When approval is slow, it’s usually because the brand didn’t brief clearly or the approval team doesn’t respect my time. I lose enthusiasm fast and start deprioritizing that client.

Honestly, if you trusted creators more and removed layers of approval, you’d see quality improve, not decrease. Creators produce better work when they feel trusted and respected. When approval is micromanaged, the work gets formulaic and loses authenticity.

I’d rather have one clear, decisive reviewer than five people with opinions. Give me feedback, I’ll execute, move on. That’s the pace that actually works.

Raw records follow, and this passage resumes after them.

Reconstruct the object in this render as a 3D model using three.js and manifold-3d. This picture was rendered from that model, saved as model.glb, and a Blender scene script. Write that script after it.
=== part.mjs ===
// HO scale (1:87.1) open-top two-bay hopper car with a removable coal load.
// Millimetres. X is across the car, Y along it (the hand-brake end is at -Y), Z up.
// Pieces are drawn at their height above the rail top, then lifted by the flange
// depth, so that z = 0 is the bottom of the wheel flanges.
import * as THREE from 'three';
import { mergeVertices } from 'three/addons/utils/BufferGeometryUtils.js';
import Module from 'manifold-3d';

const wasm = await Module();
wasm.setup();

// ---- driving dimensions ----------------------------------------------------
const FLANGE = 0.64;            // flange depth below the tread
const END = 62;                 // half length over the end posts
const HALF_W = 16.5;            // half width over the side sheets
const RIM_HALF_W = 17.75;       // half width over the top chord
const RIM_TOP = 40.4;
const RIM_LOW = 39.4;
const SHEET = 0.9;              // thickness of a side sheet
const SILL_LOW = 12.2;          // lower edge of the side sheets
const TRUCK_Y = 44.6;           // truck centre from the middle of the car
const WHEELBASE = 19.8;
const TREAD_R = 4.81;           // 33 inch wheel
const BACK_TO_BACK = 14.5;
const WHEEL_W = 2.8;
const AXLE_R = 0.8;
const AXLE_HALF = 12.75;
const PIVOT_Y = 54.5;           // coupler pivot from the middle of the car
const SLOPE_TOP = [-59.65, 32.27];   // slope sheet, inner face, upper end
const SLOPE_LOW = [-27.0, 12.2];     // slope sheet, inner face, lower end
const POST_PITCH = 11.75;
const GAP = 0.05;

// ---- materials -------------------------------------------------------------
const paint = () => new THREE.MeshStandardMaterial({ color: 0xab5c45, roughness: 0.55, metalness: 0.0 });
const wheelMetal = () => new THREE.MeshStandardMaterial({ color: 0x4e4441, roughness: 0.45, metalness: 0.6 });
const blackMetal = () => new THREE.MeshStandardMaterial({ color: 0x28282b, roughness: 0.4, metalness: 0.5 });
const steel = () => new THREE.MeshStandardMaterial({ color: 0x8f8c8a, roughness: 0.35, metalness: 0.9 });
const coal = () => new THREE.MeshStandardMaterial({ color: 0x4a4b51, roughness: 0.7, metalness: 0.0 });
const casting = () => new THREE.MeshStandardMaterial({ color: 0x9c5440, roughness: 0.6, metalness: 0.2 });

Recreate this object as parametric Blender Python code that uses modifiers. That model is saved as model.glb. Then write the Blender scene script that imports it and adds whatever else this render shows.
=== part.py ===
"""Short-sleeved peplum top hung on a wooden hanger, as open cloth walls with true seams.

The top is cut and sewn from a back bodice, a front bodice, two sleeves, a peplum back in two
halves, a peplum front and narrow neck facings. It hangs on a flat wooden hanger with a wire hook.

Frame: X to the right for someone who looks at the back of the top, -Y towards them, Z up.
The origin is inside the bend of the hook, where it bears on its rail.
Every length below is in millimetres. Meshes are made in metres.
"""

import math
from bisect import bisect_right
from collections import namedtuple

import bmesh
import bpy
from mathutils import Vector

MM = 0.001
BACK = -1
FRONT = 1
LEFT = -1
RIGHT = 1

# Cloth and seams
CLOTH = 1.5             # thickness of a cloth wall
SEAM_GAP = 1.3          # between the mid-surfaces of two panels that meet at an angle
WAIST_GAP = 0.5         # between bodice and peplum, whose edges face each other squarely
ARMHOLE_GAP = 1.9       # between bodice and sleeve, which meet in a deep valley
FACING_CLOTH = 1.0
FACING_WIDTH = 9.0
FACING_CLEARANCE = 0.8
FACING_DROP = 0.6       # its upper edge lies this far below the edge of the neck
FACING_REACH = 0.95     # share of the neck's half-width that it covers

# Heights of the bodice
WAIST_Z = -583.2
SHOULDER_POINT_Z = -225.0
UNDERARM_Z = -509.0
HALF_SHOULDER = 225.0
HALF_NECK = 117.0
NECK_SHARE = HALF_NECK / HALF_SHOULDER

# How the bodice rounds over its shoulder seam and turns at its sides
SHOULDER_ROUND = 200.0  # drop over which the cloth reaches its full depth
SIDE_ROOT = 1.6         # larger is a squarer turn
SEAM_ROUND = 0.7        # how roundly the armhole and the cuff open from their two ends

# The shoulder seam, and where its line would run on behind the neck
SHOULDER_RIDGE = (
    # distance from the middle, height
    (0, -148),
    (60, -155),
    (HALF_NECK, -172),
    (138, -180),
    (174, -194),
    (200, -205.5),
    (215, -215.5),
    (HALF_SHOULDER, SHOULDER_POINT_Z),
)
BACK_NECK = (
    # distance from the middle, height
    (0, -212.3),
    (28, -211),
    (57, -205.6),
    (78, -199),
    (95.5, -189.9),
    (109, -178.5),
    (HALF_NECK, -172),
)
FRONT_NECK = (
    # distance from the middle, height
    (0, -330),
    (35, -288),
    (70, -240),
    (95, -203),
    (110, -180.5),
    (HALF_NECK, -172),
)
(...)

This is a process design problem. Here’s the framework:

Eliminate variables where possible:

  • Templated briefs (creators follow same structure every time)
  • Standardized specs (file formats, aspect ratios, length – pre-defined)
  • Clear acceptance rubric (5 criteria max, binary yes/no for each)

Parallelize workflows:

  • US-created content review by US team member
  • Russian-created content review by Russian-market expert
  • Parallel, not sequential

Reduce decision-makers:

  • One approver per submission
  • Written feedback only (asynchronous)
  • Escalation path only if rubric violation

Time-box reviews:

  • First review: 24 hours
  • Revision feedback: 12 hours
  • Final approval: 12 hours
  • If you can’t fit it in these windows, your process has too many people

Measure what matters:

  • Approval time
  • First-pass approval rate (% hitting rubric on first submission)
  • Creator satisfaction with process
  • Content performance (does fast-tracked content perform worse? If not, you’re over-reviewing)

My bet: if you implement templated briefs, clear rubric, and single decision-maker, approval time drops 60-70% with zero quality loss. Start there, then optimize based on data.

Micromanagement happens when expectations are unclear. Fix that, and speed naturally follows.